2021年10月31日日曜日

“More Plots and Methods” Michał Kociołek

 More Plots and Methods (Michał Kociołek, 2021)


Michał Kociołekの新刊。前著と同じく4作品+おまけ1の小冊子。相変わらずたいへん賢い、のではあるが……。

前著Plots and Methodsは素晴らしく面白く、なので本書もすぐに買いましたが、本書には前著と一つ違うところがあり、それはガフを用いないということ。どれもひと揃いのレギュラーデックがあれば演じられるし、中には(頑張れば)借りたデックや即席で出来るものもあります。ただそれが良い方に働いたか、というと個人的には疑問。

Synch
 えぐいDo as I Do。デックの半分ずつを使い、お互いがお互いのカードを当てるタイプのもの。前著でも使っていた某原理を活用して、とてもじゃないが追えないものになっている。

Mr. Liar
 カード当て。

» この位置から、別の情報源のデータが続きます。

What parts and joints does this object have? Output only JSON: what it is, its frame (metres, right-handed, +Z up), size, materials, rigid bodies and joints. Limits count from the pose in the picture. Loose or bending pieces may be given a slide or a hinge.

観客がカードを選び、自分で中に戻したあと、4人にポーカーの手札のように配る。それを読み上げる声を聞き、演者は選ばれたカードを当てる。

3H
 カード当て。3人の観客が密議して一つ時刻を決める。その枚数目のカードを覚える、というのを3度行い、そのあと演者は2枚を見つけ、1枚を言い当てる。グレイコード使用。

The Dreamer
 カード当て。自由な箇所からポーカーの手札のように5枚のカードを取ってもらい、そのうちハイカードを言い当て、さらに残りのカードも当ててしまう。

Esoteric
 おまけ。タロットカードを使ったカード当て。観客が自由に選んだパイルのカード(3枚)と、もっと自由に選んだカード1枚の計4枚を当てる。ちょっと変な選ばせ方ながら自由度は高く、タロットカードの特徴を原理面でも演出面でもフルに活用していて面白い。

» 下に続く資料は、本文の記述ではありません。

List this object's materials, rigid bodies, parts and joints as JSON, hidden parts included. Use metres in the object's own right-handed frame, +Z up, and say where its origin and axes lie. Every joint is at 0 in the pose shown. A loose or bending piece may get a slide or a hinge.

全体的に、原理とフィッシングを組み合わせ、不確実な筋をうまく収拾していくタイプが多く、かなり演者に負担がかかるように感じました。筆者は繰り返し「一見複雑に思えるが分かれば簡単」と述べているものの、いや、僕の頭では厳しそうというのが正直なところ。また現象もカード当てに偏っていて、前著に比べて精彩に欠けました。

前著は『複数の原理、技法、ガフ、演出が高度に噛み合った』結果、素晴らしい一冊になっていました。本書ではそのうちのガフを捨てた皺寄せが、演者の負担と現象に利いてしまっており、かなり難しく、現象も狭まったのではないかと思います。著者自身、ガフ無しな点については「自分の作品としては珍しい」と言っており、本分ではないのかも。とはいえ、原理の組み合わせのうまさ、原理っぽさを感じさせない演出や工夫はやはり図抜けていますし、不確実性の扱いや、あえて遠回りするような構成、フィッシングの使い方などは、原理系手品の新たな地平といった感じ。その筋の方は買いましょう。

とはいえ僕には高度すぎた。もうちょっとズルをした手品が好きですね。またぜひ、全ての手段を投じた作品群で3巻目を出してほしいところ。